#### DATA SHOWN
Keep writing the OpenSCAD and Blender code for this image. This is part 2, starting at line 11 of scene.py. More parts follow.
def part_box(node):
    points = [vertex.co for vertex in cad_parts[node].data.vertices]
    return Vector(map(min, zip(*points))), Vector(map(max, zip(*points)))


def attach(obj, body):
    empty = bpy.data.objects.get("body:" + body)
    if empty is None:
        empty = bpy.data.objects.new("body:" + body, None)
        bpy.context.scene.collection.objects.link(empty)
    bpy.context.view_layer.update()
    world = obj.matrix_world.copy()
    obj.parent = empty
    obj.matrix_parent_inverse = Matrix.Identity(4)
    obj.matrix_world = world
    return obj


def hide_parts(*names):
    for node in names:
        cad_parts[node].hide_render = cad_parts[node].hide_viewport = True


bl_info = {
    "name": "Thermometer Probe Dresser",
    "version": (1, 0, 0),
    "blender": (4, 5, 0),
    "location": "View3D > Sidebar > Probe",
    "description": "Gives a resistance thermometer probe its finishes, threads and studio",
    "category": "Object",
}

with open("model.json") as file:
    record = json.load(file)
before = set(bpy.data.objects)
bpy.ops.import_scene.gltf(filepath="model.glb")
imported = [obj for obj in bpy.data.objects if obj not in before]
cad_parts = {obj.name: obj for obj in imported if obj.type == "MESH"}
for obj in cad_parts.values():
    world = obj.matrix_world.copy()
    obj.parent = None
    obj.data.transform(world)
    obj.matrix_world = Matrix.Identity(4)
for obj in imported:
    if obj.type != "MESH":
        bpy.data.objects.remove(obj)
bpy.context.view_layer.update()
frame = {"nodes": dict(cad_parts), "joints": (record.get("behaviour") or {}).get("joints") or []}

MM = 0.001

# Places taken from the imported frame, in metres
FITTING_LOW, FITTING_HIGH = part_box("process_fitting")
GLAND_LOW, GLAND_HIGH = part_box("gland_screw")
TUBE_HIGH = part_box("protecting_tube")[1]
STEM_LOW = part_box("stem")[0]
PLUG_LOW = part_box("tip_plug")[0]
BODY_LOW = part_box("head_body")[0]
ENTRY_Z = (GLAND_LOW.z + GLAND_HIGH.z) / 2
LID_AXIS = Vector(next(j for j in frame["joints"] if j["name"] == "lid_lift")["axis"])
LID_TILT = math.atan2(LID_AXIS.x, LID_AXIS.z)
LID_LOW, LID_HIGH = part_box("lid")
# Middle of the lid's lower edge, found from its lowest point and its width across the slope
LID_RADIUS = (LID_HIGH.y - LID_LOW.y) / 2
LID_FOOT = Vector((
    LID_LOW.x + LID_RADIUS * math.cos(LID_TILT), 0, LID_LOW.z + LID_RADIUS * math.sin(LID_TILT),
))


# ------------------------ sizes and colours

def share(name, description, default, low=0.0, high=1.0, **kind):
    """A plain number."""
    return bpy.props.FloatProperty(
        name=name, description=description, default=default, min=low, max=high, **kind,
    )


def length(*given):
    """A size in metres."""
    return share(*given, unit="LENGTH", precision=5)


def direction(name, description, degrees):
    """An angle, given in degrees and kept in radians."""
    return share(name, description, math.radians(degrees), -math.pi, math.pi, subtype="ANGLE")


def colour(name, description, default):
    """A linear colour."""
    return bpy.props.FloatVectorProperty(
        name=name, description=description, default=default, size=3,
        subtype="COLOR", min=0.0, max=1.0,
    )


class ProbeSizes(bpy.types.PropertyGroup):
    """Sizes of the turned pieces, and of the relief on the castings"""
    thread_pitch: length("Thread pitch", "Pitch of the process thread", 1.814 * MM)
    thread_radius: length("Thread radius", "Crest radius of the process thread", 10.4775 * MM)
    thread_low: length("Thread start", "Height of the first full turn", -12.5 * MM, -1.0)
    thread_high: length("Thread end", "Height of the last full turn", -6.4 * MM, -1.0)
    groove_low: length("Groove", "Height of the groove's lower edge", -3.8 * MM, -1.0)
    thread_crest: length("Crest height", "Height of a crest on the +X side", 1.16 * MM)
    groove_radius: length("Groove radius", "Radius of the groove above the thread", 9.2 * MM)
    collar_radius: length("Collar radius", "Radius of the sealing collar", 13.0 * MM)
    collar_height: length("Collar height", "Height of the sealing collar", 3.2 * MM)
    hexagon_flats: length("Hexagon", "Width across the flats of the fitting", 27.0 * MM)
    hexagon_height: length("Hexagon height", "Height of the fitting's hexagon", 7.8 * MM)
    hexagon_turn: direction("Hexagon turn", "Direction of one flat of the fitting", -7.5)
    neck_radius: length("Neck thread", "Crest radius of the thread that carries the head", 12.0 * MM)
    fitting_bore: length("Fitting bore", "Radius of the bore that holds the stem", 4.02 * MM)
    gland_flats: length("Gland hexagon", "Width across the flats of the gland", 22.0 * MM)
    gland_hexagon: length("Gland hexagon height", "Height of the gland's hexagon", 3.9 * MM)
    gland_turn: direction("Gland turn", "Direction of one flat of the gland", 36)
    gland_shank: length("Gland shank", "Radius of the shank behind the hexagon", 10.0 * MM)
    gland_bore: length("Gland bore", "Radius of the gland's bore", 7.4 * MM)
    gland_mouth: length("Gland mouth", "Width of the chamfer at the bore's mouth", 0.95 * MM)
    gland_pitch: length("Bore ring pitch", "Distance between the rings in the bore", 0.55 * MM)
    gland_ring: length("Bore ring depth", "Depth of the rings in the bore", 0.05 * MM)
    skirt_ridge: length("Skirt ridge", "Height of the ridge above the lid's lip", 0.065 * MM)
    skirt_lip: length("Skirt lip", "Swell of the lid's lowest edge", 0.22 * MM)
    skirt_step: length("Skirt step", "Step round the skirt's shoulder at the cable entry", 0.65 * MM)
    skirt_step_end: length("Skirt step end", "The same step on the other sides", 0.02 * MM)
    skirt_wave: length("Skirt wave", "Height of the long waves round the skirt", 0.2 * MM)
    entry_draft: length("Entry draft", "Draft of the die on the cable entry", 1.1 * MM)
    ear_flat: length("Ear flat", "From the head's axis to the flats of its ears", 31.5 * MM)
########
#### DATA SHOWN
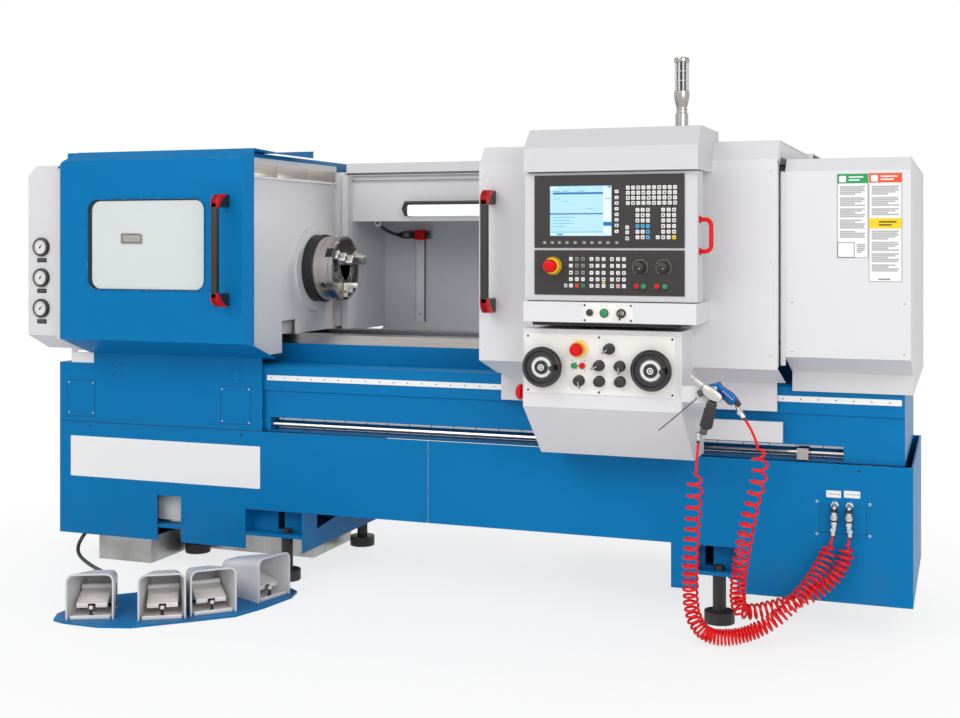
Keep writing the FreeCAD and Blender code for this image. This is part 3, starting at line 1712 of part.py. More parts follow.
########
TASK PROMPT —
From the entries above, give again exactly the lines running from the line with "Keep writing the OpenSCAD" to the line with "cad_parts[node].hide_render = cad_parts[node].hide_viewport"; include both of those lines.

SOLVED EXERCISE —
Keep writing the OpenSCAD and Blender code for this image. This is part 2, starting at line 11 of scene.py. More parts follow.
def part_box(node):
    points = [vertex.co for vertex in cad_parts[node].data.vertices]
    return Vector(map(min, zip(*points))), Vector(map(max, zip(*points)))


def attach(obj, body):
    empty = bpy.data.objects.get("body:" + body)
    if empty is None:
        empty = bpy.data.objects.new("body:" + body, None)
        bpy.context.scene.collection.objects.link(empty)
    bpy.context.view_layer.update()
    world = obj.matrix_world.copy()
    obj.parent = empty
    obj.matrix_parent_inverse = Matrix.Identity(4)
    obj.matrix_world = world
    return obj


def hide_parts(*names):
    for node in names:
        cad_parts[node].hide_render = cad_parts[node].hide_viewport = True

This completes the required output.